Given instruction
Give only the number of lines below that contain the word "Blender".

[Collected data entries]
+++

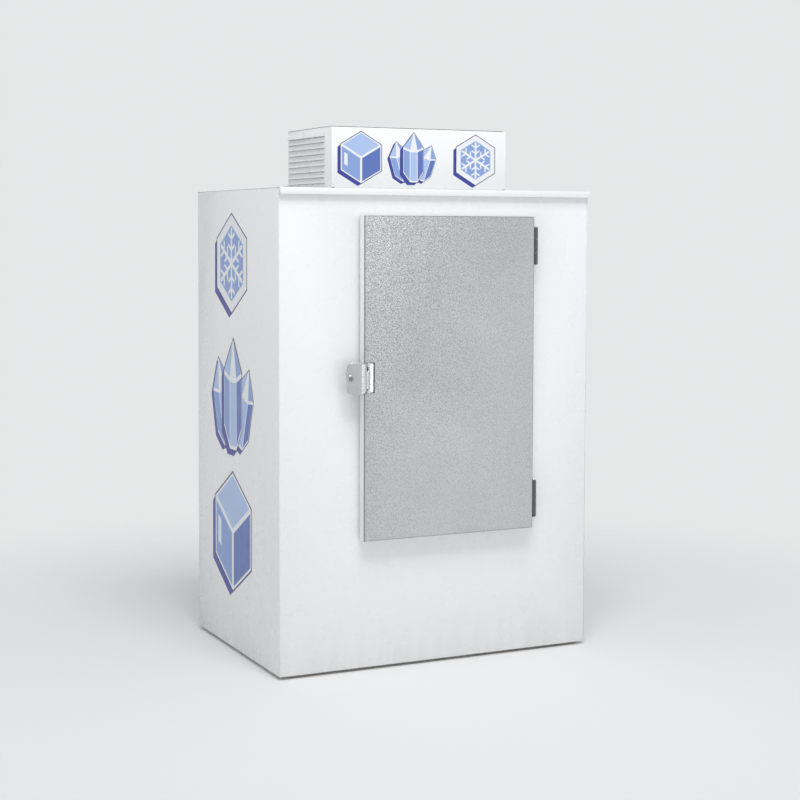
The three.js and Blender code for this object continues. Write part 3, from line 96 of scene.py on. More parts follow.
# %% One helper for every node tree
def add_node(tree, kind, links=(), **settings):
    """A new node; its inputs are named by label or by number."""
    node = tree.nodes.new(kind)
    for option, value in settings.items():
        setattr(node, option, value)
    for socket, source in dict(links).items():
        if isinstance(source, bpy.types.NodeSocket):
            tree.links.new(source, node.inputs[socket])
        else:
            node.inputs[socket].default_value = source
    return node


print("trees are written with", add_node.__name__)


# %% [markdown]
# ## Studio
#
# White enamel needs soft light: a lamp that is too bright clips it to a flat white, and the folds
# and louvres vanish. The world gives most of the light. It is stronger from the front, from low
# down and a little from the left, so the front stays bright to its foot. The camera sees it as an
# even, pale backdrop, and so do glossy and transmitted rays, so metal mirrors that backdrop too.

# %% The world
BACKDROP_TONE = (0.79, 0.795, 0.80, 1)
FILL_TONE = (0.955, 0.978, 1, 1)
# How far along each axis the fill changes, and its strength at the low end and at the high end.
FILL_FALLS = {"Z": (0.4, 0.95, 0.64), "X": (0.8, 0.86, 0.78), "Y": (0.8, 1.26, 0.9)}

scene.view_settings.view_transform = "Standard"
scene.world = bpy.data.worlds.new("studio")
scene.world.use_nodes = True
sky = scene.world.node_tree
sky.nodes.clear()
toward = add_node(sky, "ShaderNodeTexCoord").outputs["Generated"]
direction = add_node(sky, "ShaderNodeSeparateXYZ", {0: toward}).outputs
strength = 1.0
for axis, (reach, at_low, at_high) in FILL_FALLS.items():
    fall = {
        "Value": direction[axis], "From Min": -reach, "From Max": reach,
        "To Min": at_low, "To Max": at_high,
    }
    step = add_node(sky, "ShaderNodeMapRange", fall, interpolation_type="SMOOTHSTEP").outputs[0]
    both = {0: step, 1: strength}
    strength = add_node(sky, "ShaderNodeMath", both, operation="MULTIPLY").outputs[0]
fill = add_node(sky, "ShaderNodeBackground", {"Color": FILL_TONE, "Strength": strength}).outputs[0]
seen = add_node(sky, "ShaderNodeBackground", {"Color": BACKDROP_TONE}).outputs[0]
rays = add_node(sky, "ShaderNodeLightPath").outputs
shown = rays["Is Camera Ray"]
for ray in ("Is Glossy Ray", "Is Transmission Ray"):
    either = {0: shown, 1: rays[ray]}
    shown = add_node(sky, "ShaderNodeMath", either, operation="MAXIMUM").outputs[0]
chosen = add_node(sky, "ShaderNodeMixShader", {0: shown, 1: fill, 2: seen}).outputs[0]
add_node(sky, "ShaderNodeOutputWorld", {"Surface": chosen})
print("the fill falls along", list(FILL_FALLS))


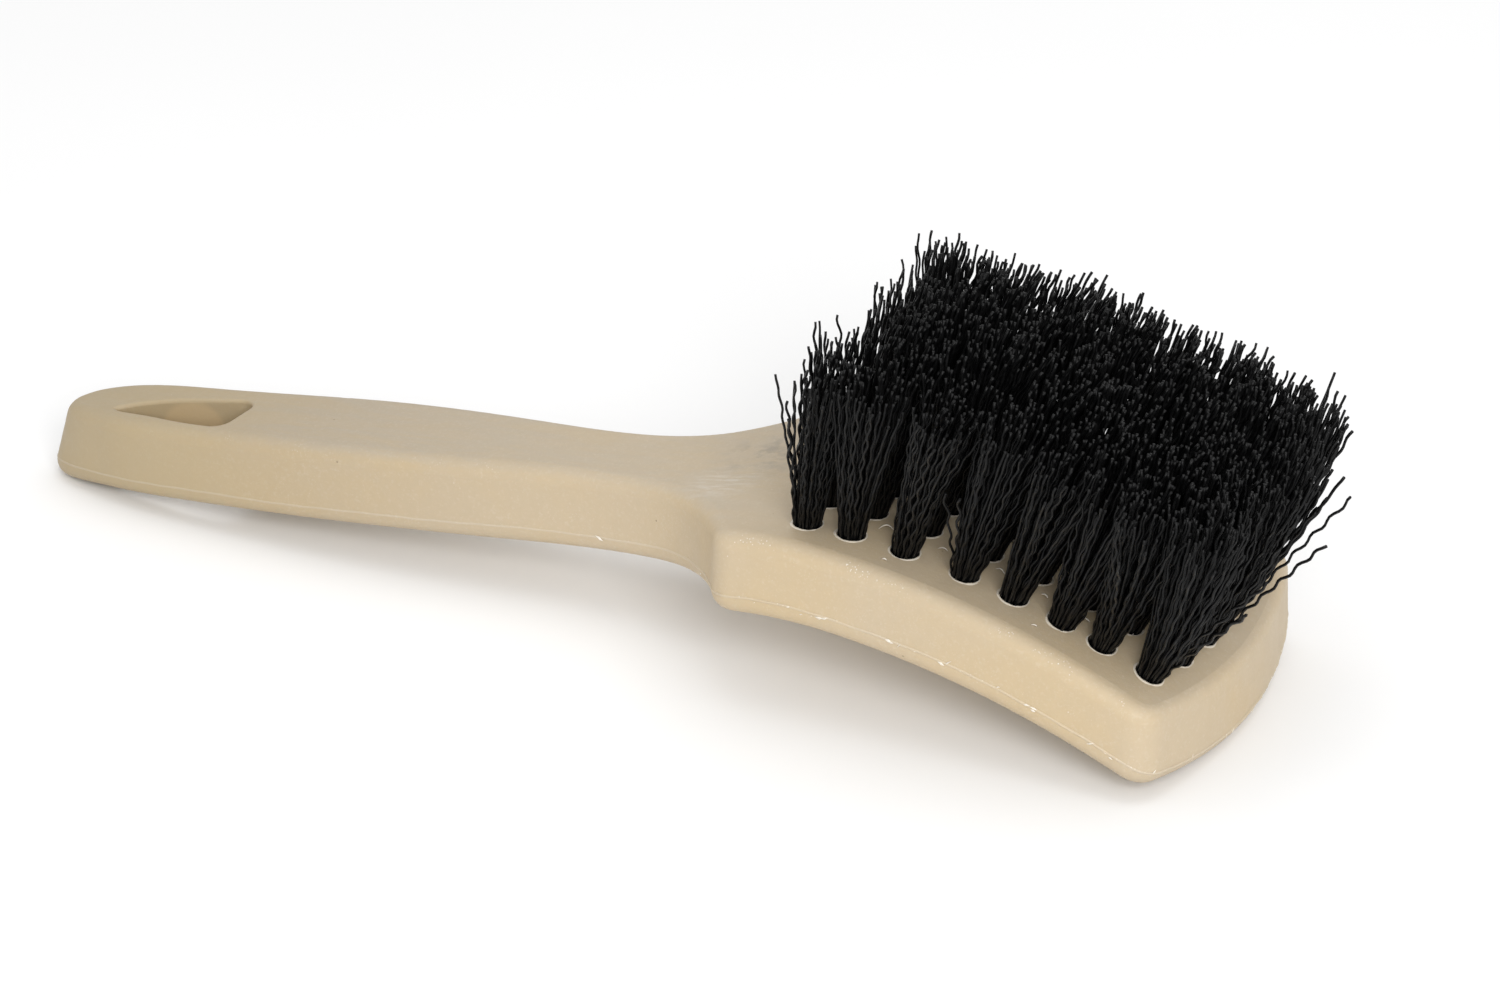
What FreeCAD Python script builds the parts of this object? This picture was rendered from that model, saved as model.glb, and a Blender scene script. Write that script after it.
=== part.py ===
import FreeCAD, Part
import math
import os

# Wheel brush: a moulded plastic block and handle in one piece, with crimped bristle tufts
# folded over small metal anchors and driven into blind drilled holes.
#
# Working frame, in millimetres: x runs from the handle's end to the head's tip, y across
# the brush, z up. The brush lies on its back, bristles up, on the plane z = 0. At the end
# everything is shifted so that the origin is under the middle of the whole brush's box.

# Driving dimensions of the block
LENGTH = 216.8             # handle end to head tip
HANDLE_DEPTH = 13.6        # top face to underside, upright
HEAD_DEPTH = 13.5
HANDLE_ENDS_X = 100.0      # the depth changes from here to where the head starts
HEAD_STARTS_X = 150.0
PARTING_DEPTH = 10.3       # the mould's parting line below the top face
DRAFT = math.radians(4.0)  # side walls narrow towards the top face
END_RAKE = 0.32            # the handle's end leans back this much per millimetre of height
END_RAKE_LENGTH = 13.0
CORNER_ROUND = 5.0         # the head's four upright corners
TOP_ROUND = 2.7
UNDERSIDE_ROUND = 2.7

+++

Complete response
2